Esse fascínio atemorizado pela morte decorre de uma
alergia à vida, por um mal-estar civilizatório insuperável
A maior preocupação da plutocracia que acaba de chegar ao
poder com Trump é hoje a imortalidade. Jeff Bezos,
da Amazon,
pesquisa o elixir da juventude, enquanto Sergey Brin e Larry Page, donos
da Google,
concentram-se numa startup ("Calico") cujo objetivo é "matar a
morte". Mas há colaterais de menor porte: movidos por achados
arqueológicos, cientistas vêm se declarando prontos para ressuscitar animais
extintos, do mamute
ao pássaro dodô.
O DNA das fezes e do vômito
de dinossauros é o caminho técnico.
O dodô existia até o século 17 nas ilhas
Maurício, no Índico, desaparecendo 100 anos após a chegada dos humanos.

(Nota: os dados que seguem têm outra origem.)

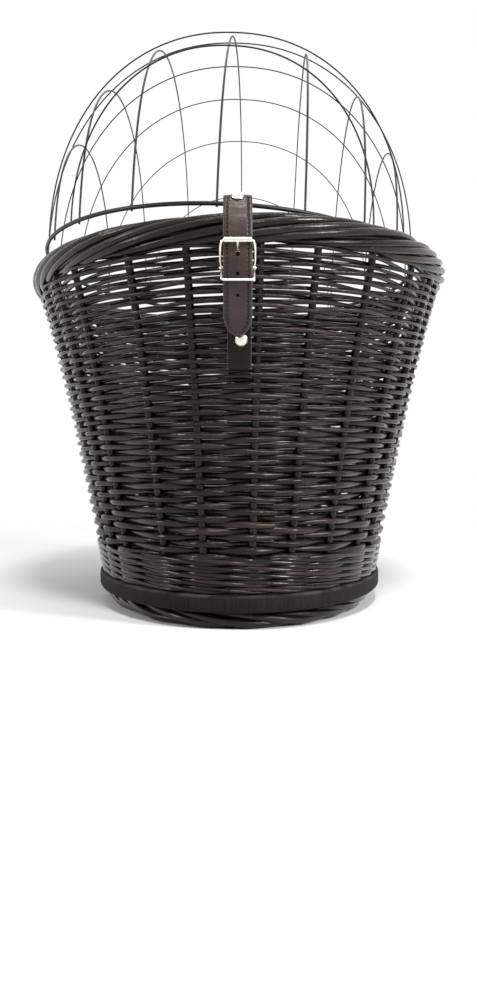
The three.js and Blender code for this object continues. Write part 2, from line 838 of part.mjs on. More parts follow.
// The bore has room for the curved loop wire to turn about the hinge's line.
function hingeBoreRadius() {
  const edges = [-1, 1].map((side) => HINGE_STRAP_OFFSET + (side * HINGE_STRAP_WIDTH) / 2);
  const strays = edges.map((x) => Math.abs(loopHalf.y * ellipseShare(x, loopHalf.x) - HINGE_DISTANCE));
  return Math.max(...strays) + LOOP_WIRE_RADIUS + HINGE_CLEARANCE;
}

// The leather eye, or with a margin the hollow it presses into the rim.
function hingeEye(x, margin) {
  const centre = hingeCentre(x);
  const radius = hingeBoreRadius() + LEATHER + margin;
  return rodAlongX(radius, HINGE_STRAP_WIDTH + 2 * margin, centre.y, centre.z).translate(x, 0, 0);
}

function hingeCentre(x) {
  return new THREE.Vector3(x, 0, 0).applyMatrix4(grilleFrame().matrix);
}

function hingeStrap(x, place) {
  const bore = hingeBoreRadius();
  const centre = hingeCentre(x);
  const rimY = rimFace(HINGE_STRAP_TOUCH);
  const faceY = (z) => wallFace(z, HINGE_STRAP_TOUCH, OUTWARD.FAR) + GAP + LEATHER / 2;
  const path = [
    new THREE.Vector2(centre.y, centre.z + bore + LEATHER / 2),
    ...roundRim(rimY, LEATHER, HINGE_STRAP_ANGLES),
    new THREE.Vector2(faceY(HINGE_STRAP_KNEE), HINGE_STRAP_KNEE),
    new THREE.Vector2(faceY(HINGE_STRAP_BOTTOM), HINGE_STRAP_BOTTOM),
  ];
  const tail = solid(strip(path, LEATHER, HINGE_STRAP_WIDTH).translate(x, 0, 0));
  const eye = solid(hingeEye(x, 0));
  const boreCut = solid(toGrille(rodAlongX(bore, 4 * HINGE_STRAP_OFFSET, 0, 0)));
  return geometryOf(tail.add(eye).subtract(boreCut).subtract(rivetHole(place)));
}

hingeSides.forEach(({ side, x }, i) => {
  add(`${side}_hinge_strap`, hingeStrap(x, hingeRivetPlaces[i]), STRAP_LEATHER);
  add(`${side}_hinge_rivet`, rivet(hingeRivetPlaces[i]), NICKEL);
});

// Buckle, tab and closing strap at the near end, drawn in the YZ plane from the wall outwards

const wallAtBuckle = wallFace(BUCKLE_HEIGHT, 0, OUTWARD.NEAR);
const TAB_EYE_RADIUS = CENTRE_BAR_RADIUS + GAP + LEATHER;
const centreBar = { y: wallAtBuckle - GAP - TAB_EYE_RADIUS, z: BUCKLE_HEIGHT };
const strapHalf = STRAP_THICKNESS / 2;
const rollerHalf = STRAP_WIDTH / 2 - ROLLER_END_GAP;
const strapAtBar = centreBar.y - TAB_EYE_RADIUS - GAP - strapHalf;
const strapAtRim = roundRim(-rimHalf.y, STRAP_THICKNESS, [0])[0].x;
const roller = {
  y: strapAtRim - strapHalf - GAP - ROLLER_RADIUS,
  z: centreBar.z + ROLLER_ABOVE_BAR,
};
const strapWire = loopWireAt(STRAP_OFFSET);
const lowerBar = {
  y: strapAtBar + STRAP_BEHIND_LOWER_BAR - strapHalf - GAP - BUCKLE_WIRE_RADIUS,
  z: centreBar.z - LOWER_BAR_BELOW,
};
const prongBend = { y: centreBar.y - PRONG_BEND_REACH, z: centreBar.z + PRONG_BEND_RISE };
const prongLip = { y: roller.y - ROLLER_RADIUS - GAP - PRONG_RADIUS, z: roller.z - PRONG_LIP };

// Where the near run of the loop wire crosses a place across the basket.
function loopWireAt(x) {
  const crossing = (across) =>
    inGrille(across, -loopHalf.y * ellipseShare(across, loopHalf.x), 0).applyMatrix4(grilleFrame().matrix);
  const slip = x - crossing(x).x;
  return crossing(x + slip);
}

const strapPlace = (geometry) => geometry.translate(STRAP_OFFSET, 0, 0);
const inPlane = ({ y, z }, x = 0) => new THREE.Vector3(x, y, z);

function prongPath() {
  const start = { y: centreBar.y, z: centreBar.z + CENTRE_BAR_RADIUS + GAP + PRONG_RADIUS };
  const tip = { y: prongLip.y, z: roller.z - PRONG_TIP };
  const points = [start, prongBend, prongLip, tip].map((point) => inPlane(point));
  return roundedPath(points, BUCKLE_CORNER);
}

function prong() {
  const inner = CENTRE_BAR_RADIUS + GAP;
  const outer = inner + PRONG_EYE_WALL;
  const half = PRONG_EYE_WIDTH / 2;
  const eye = turned([
    [inner, -half],
    [outer, -half],
    [outer, half],
    [inner, half],
    [inner, -half],
  ])
    .rotateY(Math.PI / 2)
    .translate(0, centreBar.y, centreBar.z);
  const needle = solid(tube(prongPath(), PRONG_RADIUS, PRONG_STEPS, PRONG_SIDES));
  const bore = solid(rodAlongX(inner, 2 * PRONG_EYE_WIDTH, centreBar.y, centreBar.z));
  return strapPlace(geometryOf(solid(eye).add(needle.subtract(bore))));
}

function buckleFrame() {
  const pinch = STRAP_WIDTH / 2 + BUCKLE_WIRE_RADIUS;
  const wide = pinch + BUCKLE_BULGE;
  const top = rollerHalf + GAP + BUCKLE_WIRE_RADIUS;
  const upper = [
    [pinch, centreBar.y, centreBar.z],
    [wide, centreBar.y - BUCKLE_LEAN, centreBar.z + BUCKLE_SHOULDER],
    [wide, roller.y + BUCKLE_LEAN, roller.z - BUCKLE_SHOULDER],
    [top, roller.y, roller.z],
  ];
  const lower = [
    [pinch, centreBar.y, centreBar.z],
    [pinch + GAP, lowerBar.y + BUCKLE_LEAN, lowerBar.z + BUCKLE_SHOULDER],
    [pinch + GAP, lowerBar.y, lowerBar.z],
  ];
  const bow = (half) => {
    const right = half.map(([x, y, z]) => new THREE.Vector3(x, y, z));
    const left = half.map(([x, y, z]) => new THREE.Vector3(-x, y, z)).reverse();
    return solid(tube(roundedPath([...right, ...left], BUCKLE_CORNER), BUCKLE_WIRE_RADIUS, BOW_STEPS));
  };
  const bar = solid(rodAlongX(CENTRE_BAR_RADIUS, 2 * pinch, centreBar.y, centreBar.z));
  return strapPlace(geometryOf(bow(upper).add(bow(lower)).add(bar)));
}

function buckleRoller() {
  const inner = BUCKLE_WIRE_RADIUS + GAP;
  const tubeShape = turned([
    [inner, -rollerHalf],
    [ROLLER_RADIUS, -rollerHalf],
    [ROLLER_RADIUS, rollerHalf],
    [inner, rollerHalf],
    [inner, -rollerHalf],
  ]);
  return strapPlace(tubeShape.rotateY(Math.PI / 2).translate(0, roller.y, roller.z));
}

// The tab is folded round the centre bar, with a slot that the prong turns in.
function anchorTab() {
  const faceY = (z) => wallFace(z, 0, OUTWARD.NEAR) - GAP - TAB_STACK / 2;
  const heights = [TAB_BOTTOM, TAB_BOTTOM + 0.4 * TAB_LENGTH, TAB_BOTTOM + 0.75 * TAB_LENGTH];
  const path = heights.map((z) => new THREE.Vector2(faceY(z), z));
  path.push(new THREE.Vector2(centreBar.y + GAP, centreBar.z - CENTRE_BAR_RADIUS - GAP));
  const fold = solid(strip(path, TAB_STACK, TAB_WIDTH));
  const eye = solid(rodAlongX(TAB_EYE_RADIUS, TAB_WIDTH, centreBar.y, centreBar.z));
  const bore = solid(rodAlongX(CENTRE_BAR_RADIUS + GAP, 2 * TAB_WIDTH, centreBar.y, centreBar.z));
  const slotSize = { x: PRONG_EYE_WIDTH + 2 * GAP, y: 4 * TAB_EYE_RADIUS, z: 2 * (TAB_EYE_RADIUS + GAP) };
  const slotBlock = new THREE.BoxGeometry(slotSize.x, slotSize.y, slotSize.z);
  const slot = solid(strapPlace(slotBlock.translate(0, centreBar.y, centreBar.z)));
  const shaped = fold.add(eye).subtract(bore).subtract(slot);
  return geometryOf(shaped.subtract(rivetHole(tabRivetPlace)));
}

// The strap hangs from the loop wire, lies over the rim and runs behind the roller and the lower bar.
function strapCentreLine() {
  const tip = RIM_TOP - STRAP_END_DROP;
  const tipY = tabRivetPlace.point.y - RIVET_HEAD_HEIGHT - GAP - strapHalf;
  const middle = 0.5 * (strapAtBar + STRAP_BEHIND_LOWER_BAR + tipY);
  const top = strapWire.z + STRAP_EYE_RADIUS - strapHalf;
  return [
    new THREE.Vector2(strapWire.y, top),
    new THREE.Vector2(strapWire.y - STRAP_LEVEL, top),
    ...roundRim(-rimHalf.y, STRAP_THICKNESS, STRAP_ANGLES),
    new THREE.Vector2(strapAtRim, roller.z),
    new THREE.Vector2(strapAtBar, centreBar.z),
    new THREE.Vector2(strapAtBar + STRAP_BEHIND_LOWER_BAR, lowerBar.z),
    new THREE.Vector2(middle, 0.5 * (lowerBar.z + tip)),
    new THREE.Vector2(tipY, tip),
  ];
}

function closingStrap() {
  const path = strapCentreLine();
  const length = 2 * STRAP_END_DROP;
  const band = solid(strip(path, STRAP_THICKNESS, STRAP_WIDTH));
  const eye = solid(rodAlongX(STRAP_EYE_RADIUS, STRAP_WIDTH, strapWire.y, strapWire.z));
  const outline = new THREE.Shape();
  outline.moveTo(STRAP_WIDTH / 2, length);
  outline.lineTo(-STRAP_WIDTH / 2, length);
  outline.lineTo(-STRAP_WIDTH / 2, STRAP_TIP_LENGTH);
  outline.absellipse(0, STRAP_TIP_LENGTH, STRAP_WIDTH / 2, STRAP_TIP_LENGTH, Math.PI, 2 * Math.PI);
  const depth = 4 * RIM_WIDTH;
  const cutter = new THREE.ExtrudeGeometry(outline, { depth, bevelEnabled: false, curveSegments: 10 })
    .rotateX(Math.PI / 2)
    .translate(0, strapAtRim + depth / 2, path[path.length - 1].y);
  let strap = band.add(eye).intersect(solid(cutter));
  for (let i = 1; i <= 2; i++) {
    const height = prongBend.z - i * HOLE_SPACING;
    const hole = rod(HOLE_RADIUS, 6 * STRAP_THICKNESS).translate(0, strapAtBar, height);
    strap = strap.subtract(solid(hole));
  }
  strap = strap.subtract(solid(tube(prongPath(), PRONG_RADIUS + GAP, PRONG_STEPS, PRONG_SIDES)));
  strap = strap.subtract(solid(shoulderRivet(RIVET_SHANK_RADIUS + HOLE_CLEARANCE)));
  const placed = solid(strapPlace(geometryOf(strap)));
  return geometryOf(placed.subtract(solid(toGrille(baseLoop(LOOP_WIRE_RADIUS + GAP)))));
}

// A rivet through the strap's shoulder, just outside the loop wire.
function shoulderRivet(shankRadius) {
  const line = new THREE.SplineCurve(strapCentreLine());
  const share = STRAP_RIVET_FROM_WIRE / line.getLength();
  const tangent = line.getTangentAt(share);
  const seat = line.getPointAt(share);
  const normal = new THREE.Vector3(0, -Math.abs(tangent.y), Math.abs(tangent.x));
  const point = new THREE.Vector3(0, seat.x, seat.y).addScaledVector(normal, strapHalf + GAP);
  const shape = turned([
    [0, -STRAP_THICKNESS],
    [shankRadius, -STRAP_THICKNESS],
    [shankRadius, 0],
    ...dome(STRAP_RIVET_HEAD_HEIGHT),
  ]);
  return onWall(shape, { point, normal });
}

add("buckle_frame", buckleFrame(), NICKEL);
add("buckle_roller", buckleRoller(), NICKEL);
add("buckle_prong", prong(), NICKEL);
add("anchor_tab", anchorTab(), TAB_LEATHER);
add("tab_rivet", rivet(tabRivetPlace), NICKEL);
add("closing_strap", closingStrap(), STRAP_LEATHER);
add("strap_rivet", strapPlace(shoulderRivet(RIVET_SHANK_RADIUS)), NICKEL);

// The part stands centred over its origin.
const extent = new THREE.Box3().setFromObject(model, true);
model.position.y = -(extent.min.y + extent.max.y) / 2;
const root = new THREE.Group();
root.add(model);

export default root;
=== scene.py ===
"""Looks for a bicycle basket: woven willow, a wire grille, leather and a roller buckle, in a plain studio."""

import json
import logging
import math
from collections.abc import Iterable, Sequence
from dataclasses import dataclass, field
from enum import Enum

import bmesh
import bpy
import numpy as np
from mathutils import Matrix, Vector


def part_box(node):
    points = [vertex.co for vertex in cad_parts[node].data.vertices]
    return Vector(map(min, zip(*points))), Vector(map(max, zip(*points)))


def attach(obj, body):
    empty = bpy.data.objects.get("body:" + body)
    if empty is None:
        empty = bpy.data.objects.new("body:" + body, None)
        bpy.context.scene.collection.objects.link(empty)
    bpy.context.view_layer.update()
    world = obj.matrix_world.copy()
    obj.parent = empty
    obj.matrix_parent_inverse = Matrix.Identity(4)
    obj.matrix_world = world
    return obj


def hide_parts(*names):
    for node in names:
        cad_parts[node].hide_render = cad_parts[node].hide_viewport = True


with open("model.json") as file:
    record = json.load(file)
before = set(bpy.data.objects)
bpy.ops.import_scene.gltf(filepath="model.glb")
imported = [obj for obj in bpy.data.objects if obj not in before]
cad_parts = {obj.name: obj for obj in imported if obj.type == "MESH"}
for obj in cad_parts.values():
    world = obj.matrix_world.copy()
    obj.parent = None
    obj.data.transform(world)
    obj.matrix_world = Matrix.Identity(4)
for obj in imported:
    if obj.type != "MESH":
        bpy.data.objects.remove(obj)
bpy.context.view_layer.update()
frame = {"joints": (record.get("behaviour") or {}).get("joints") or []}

MM = 0.001
SEED = 28

ROUND_SIDES = 12
FINE_SIDES = 16
SMOOTH_BELOW = 35.0
LEATHER_SMOOTH_BELOW = 50.0
THREAD_SMOOTH_BELOW = 30.0
LONGEST_BEND = 0.48
DOME_TURN = 0.47 * math.pi

log = logging.getLogger("basket")

Array = np.ndarray
Piece = bpy.types.Object
Material = bpy.types.Material
Socket = bpy.types.NodeSocket
Value = float | int | bool | str | tuple | Socket
Inputs = dict[str | int, Value]
Pair = tuple[float, float]
Pairs = Sequence[Pair]
Triple = tuple[float, float, float]

UP = Vector((0.0, 0.0, 1.0))


class Body(Enum):
    """The bodies of the frame that pieces ride on."""

    BASKET = "basket"
    GRILLE = "grille"
    STRAP = "strap"
    BUCKLE = "buckle"
    PRONG = "prong"
    ROLLER = "roller"


class Slot(Enum):
    """The record's material slots."""

    WILLOW = "stained_willow"
    BOARD = "stained_board"
    WIRE = "coated_wire"
    STRAP = "strap_leather"
    TAB = "tab_leather"
    NICKEL = "nickel"
    ZINC = "zinc_steel"


class Side(Enum):
    """Which way a piece of leather faces: towards the strap's end of the basket or towards the hinges."""

    NEAR = -1
    FAR = 1


# Node trees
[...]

Anacronismo vivo, semelhante a um pombo de um metro de altura, tinha asas, mas
não voava, não tinha medo de humanos, nem sequer de marinheiros esfomeados. Foi
caçado até o último exemplar, mas ficou como símbolo da indiferença
suicida. Ressuscitar
o extinto é só uma variável dos projetos de extinção da morte.
O documentário "Eternal you"
mostra a IA simulando conversas de vivos com mortos. Mas o passado projeta-se
também para iluminar aspectos obscuros de identidades culturais presentes. É
que, em matéria de evolução, não existe escala única como padrão hierárquico
para os diversos modos de existência. Técnicas e objetos sempre foram vetores
de energia em culturas tradicionais, como entre os europeus, com o diferencial
do grau de desenvolvimento das forças produtivas. O que era sagrado e festivo
perdeu a vez para o mercantilismo.
É preciso, assim, distinguir formas holísticas de vida nas
sociedades tradicionais das formas mortas que rondam a atualidade. Hoje se
assiste a uma mutação radical na espécie humana, em que são convergentes
criação orgânica e criação artificial: tecnologia não é mais um outro do
humano, é também o seu constituinte. São metamorfoses que ainda não se medem
cientificamente, mas podem ser sentidas no cotidiano.
Ou assustadoras sob formas caóticas. Uma delas é a obsessão
com identidades mortas, tematizadas no imaginário como mortos-vivos,
infecciosos e mortíferos. Fantasias do medo radical, que é o medo da morte. E a
solução fantasiosa para a ameaça é sempre o emprego de armas, cada vez mais
criativas e poderosas. Coisa natural para os americanos, cuja cidadania está
ancorada no passado miliciano da independência e da guerra civil. Arma virou
agora fonte de identidade. No Natal, pais deram pistolas verdadeiras de presente
a crianças de seis anos.
Esse fascínio atemorizado pela morte decorre de uma alergia
à vida, por um mal-estar civilizatório insuperável, já que a prosperidade
predatória é outra face da morte do planeta. A Constituição americana consagra
o direito individual de busca da felicidade, mas o país é sem alegria real,
pois alegria ensina que felicidade é comunhão de vida. Importam apenas negócios
e, agora, esperança de futuro em Marte com o homem imortal, o cyborg,
pesquisado por Musk. Vale perguntar o que nós mortais temos a ver com isso.
Nada, responderia o bom senso. Mas a ultradireita sempre encontrará nas redes o
vômito de algum dinossauro político para o DNA da mistificação. Por isso é bom
ter em mente que, no regime "imperial libertário" tramado pelos
plutocratas, democracia é o pássaro dodô da vez.